TASK DETAILS → Filter the data below for the string "axes" and copy each matching line.

SOURCE MATERIAL →
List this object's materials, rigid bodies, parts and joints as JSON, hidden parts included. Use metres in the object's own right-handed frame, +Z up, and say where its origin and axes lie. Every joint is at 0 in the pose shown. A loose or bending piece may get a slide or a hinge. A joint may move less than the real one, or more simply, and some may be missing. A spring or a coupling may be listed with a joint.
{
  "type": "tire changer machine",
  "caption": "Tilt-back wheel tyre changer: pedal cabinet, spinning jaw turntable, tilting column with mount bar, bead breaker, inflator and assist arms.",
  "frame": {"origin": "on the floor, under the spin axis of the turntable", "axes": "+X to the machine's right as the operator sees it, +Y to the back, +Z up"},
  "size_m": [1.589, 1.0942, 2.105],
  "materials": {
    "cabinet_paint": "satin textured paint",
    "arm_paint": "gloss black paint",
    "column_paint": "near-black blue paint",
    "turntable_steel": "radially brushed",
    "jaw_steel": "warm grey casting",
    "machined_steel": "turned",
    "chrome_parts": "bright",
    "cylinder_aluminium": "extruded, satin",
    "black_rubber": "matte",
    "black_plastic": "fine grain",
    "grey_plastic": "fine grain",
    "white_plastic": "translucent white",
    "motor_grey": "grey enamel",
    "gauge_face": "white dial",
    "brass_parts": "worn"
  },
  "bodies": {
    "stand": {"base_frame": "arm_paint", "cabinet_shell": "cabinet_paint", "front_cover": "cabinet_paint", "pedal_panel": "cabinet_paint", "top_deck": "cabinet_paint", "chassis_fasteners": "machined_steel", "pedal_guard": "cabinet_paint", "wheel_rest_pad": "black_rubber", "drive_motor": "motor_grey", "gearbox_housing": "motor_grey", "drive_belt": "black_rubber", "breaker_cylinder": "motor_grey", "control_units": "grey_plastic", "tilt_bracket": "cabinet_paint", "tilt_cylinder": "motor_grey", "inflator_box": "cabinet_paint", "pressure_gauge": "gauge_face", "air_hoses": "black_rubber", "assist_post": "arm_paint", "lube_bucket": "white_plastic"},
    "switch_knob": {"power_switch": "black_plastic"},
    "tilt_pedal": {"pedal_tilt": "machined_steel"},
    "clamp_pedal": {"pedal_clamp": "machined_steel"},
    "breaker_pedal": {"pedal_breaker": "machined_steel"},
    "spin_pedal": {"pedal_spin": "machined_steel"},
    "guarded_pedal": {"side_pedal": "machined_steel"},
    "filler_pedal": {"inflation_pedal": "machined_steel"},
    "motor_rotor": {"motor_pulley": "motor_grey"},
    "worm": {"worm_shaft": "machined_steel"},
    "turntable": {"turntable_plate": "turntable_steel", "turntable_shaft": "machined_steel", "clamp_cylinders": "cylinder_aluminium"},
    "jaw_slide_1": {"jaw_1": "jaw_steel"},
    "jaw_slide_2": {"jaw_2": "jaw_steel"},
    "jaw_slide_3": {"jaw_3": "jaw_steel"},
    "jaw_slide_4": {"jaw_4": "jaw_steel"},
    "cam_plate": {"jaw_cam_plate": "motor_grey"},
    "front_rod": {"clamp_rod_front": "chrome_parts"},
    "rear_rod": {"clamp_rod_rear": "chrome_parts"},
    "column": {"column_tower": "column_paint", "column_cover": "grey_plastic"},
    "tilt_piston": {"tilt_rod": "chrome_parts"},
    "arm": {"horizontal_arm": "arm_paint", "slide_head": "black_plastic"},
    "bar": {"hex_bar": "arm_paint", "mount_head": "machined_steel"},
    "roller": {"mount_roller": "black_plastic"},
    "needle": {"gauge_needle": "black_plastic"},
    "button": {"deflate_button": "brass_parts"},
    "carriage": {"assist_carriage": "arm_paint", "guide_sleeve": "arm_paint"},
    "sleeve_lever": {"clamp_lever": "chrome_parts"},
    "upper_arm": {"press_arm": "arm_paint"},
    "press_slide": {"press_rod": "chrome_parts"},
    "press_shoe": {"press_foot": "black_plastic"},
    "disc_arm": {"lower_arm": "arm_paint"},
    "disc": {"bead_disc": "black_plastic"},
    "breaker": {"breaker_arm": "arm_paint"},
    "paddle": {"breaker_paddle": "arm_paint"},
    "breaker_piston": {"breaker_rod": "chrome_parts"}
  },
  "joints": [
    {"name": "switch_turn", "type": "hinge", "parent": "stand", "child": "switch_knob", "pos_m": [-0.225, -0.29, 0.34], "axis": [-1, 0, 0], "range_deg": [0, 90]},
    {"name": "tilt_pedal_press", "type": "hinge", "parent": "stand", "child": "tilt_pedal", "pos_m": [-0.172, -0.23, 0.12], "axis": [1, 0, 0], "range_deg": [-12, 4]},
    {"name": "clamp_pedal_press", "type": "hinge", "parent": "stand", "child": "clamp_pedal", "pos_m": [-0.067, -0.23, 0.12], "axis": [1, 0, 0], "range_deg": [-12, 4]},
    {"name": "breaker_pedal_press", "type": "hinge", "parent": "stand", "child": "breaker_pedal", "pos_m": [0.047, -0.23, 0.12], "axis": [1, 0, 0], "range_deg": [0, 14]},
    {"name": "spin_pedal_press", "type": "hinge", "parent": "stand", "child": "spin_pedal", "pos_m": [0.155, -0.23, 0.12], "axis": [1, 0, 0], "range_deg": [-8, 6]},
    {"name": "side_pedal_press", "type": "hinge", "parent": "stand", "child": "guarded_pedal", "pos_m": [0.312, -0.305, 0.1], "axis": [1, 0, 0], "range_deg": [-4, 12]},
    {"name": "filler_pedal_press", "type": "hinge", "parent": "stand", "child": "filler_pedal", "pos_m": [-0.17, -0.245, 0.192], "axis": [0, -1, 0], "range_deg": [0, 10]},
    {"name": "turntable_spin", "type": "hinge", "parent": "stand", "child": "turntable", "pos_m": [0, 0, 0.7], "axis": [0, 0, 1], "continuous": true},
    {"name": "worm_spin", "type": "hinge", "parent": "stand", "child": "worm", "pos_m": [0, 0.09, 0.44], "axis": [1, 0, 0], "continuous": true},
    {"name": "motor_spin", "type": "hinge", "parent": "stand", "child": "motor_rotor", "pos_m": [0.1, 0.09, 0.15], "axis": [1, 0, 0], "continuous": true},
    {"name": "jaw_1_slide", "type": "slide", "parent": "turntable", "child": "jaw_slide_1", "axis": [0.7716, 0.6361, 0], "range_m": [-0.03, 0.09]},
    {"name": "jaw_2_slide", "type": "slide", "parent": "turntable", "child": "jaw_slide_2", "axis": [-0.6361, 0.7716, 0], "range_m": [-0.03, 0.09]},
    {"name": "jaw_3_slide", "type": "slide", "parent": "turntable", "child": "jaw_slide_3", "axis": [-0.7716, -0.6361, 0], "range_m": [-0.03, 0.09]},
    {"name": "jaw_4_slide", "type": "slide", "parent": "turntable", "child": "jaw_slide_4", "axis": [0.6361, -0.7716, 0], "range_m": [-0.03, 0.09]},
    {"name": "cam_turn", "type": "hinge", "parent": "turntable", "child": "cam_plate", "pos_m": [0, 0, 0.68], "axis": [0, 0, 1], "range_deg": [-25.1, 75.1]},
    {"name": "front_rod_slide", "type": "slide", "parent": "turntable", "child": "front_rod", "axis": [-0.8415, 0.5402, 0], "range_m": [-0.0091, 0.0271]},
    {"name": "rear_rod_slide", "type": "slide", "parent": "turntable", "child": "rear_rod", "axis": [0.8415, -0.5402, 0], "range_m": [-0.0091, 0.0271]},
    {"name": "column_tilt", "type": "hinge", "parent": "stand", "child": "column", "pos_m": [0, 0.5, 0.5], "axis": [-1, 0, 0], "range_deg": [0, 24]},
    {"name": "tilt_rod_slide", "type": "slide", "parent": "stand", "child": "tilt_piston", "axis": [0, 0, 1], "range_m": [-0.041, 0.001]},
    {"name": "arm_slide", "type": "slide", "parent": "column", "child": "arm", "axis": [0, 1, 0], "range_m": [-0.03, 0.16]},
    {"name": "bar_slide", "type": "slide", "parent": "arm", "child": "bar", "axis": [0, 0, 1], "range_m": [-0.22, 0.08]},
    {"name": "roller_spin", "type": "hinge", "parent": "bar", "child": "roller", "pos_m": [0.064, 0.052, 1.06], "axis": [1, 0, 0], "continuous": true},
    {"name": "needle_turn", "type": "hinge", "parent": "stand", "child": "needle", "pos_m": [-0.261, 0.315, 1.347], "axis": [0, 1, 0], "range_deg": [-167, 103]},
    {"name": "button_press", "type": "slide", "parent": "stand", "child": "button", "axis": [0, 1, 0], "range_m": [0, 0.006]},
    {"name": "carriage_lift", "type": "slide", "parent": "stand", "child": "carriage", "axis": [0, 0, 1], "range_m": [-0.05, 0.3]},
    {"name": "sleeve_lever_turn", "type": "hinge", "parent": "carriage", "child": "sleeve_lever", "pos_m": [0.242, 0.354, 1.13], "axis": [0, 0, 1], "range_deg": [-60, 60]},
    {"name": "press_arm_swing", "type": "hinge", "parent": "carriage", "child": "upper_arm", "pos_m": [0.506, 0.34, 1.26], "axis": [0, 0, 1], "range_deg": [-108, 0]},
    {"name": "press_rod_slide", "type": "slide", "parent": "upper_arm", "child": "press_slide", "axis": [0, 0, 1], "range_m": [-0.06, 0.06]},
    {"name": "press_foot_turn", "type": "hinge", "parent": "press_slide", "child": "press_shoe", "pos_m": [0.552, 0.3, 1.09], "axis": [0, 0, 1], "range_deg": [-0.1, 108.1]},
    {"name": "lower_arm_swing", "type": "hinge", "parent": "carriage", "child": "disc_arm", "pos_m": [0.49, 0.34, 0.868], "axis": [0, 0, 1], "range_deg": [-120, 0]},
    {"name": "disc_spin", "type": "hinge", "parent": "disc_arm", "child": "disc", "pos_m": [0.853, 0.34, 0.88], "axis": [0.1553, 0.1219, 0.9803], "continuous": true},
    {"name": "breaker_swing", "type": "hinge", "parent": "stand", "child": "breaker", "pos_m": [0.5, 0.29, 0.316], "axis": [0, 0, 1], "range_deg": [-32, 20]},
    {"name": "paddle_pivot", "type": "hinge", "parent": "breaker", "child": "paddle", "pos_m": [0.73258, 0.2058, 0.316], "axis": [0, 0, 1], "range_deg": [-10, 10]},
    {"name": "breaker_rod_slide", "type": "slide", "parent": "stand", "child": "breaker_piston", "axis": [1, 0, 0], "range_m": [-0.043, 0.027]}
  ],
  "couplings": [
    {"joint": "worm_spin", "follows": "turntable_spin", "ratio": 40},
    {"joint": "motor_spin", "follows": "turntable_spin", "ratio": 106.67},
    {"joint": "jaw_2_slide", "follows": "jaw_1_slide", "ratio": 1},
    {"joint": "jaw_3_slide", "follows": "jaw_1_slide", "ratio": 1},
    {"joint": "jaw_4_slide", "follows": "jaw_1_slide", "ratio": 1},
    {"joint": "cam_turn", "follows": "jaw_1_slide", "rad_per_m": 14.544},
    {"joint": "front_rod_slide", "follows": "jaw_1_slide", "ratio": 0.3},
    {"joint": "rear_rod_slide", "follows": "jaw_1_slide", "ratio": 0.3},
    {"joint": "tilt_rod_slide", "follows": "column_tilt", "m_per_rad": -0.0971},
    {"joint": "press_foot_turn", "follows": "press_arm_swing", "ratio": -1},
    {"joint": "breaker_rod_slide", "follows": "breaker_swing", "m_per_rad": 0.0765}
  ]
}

FINISHED TASK →
List this object's materials, rigid bodies, parts and joints as JSON, hidden parts included. Use metres in the object's own right-handed frame, +Z up, and say where its origin and axes lie. Every joint is at 0 in the pose shown. A loose or bending piece may get a slide or a hinge. A joint may move less than the real one, or more simply, and some may be missing. A spring or a coupling may be listed with a joint.
  "frame": {"origin": "on the floor, under the spin axis of the turntable", "axes": "+X to the machine's right as the operator sees it, +Y to the back, +Z up"},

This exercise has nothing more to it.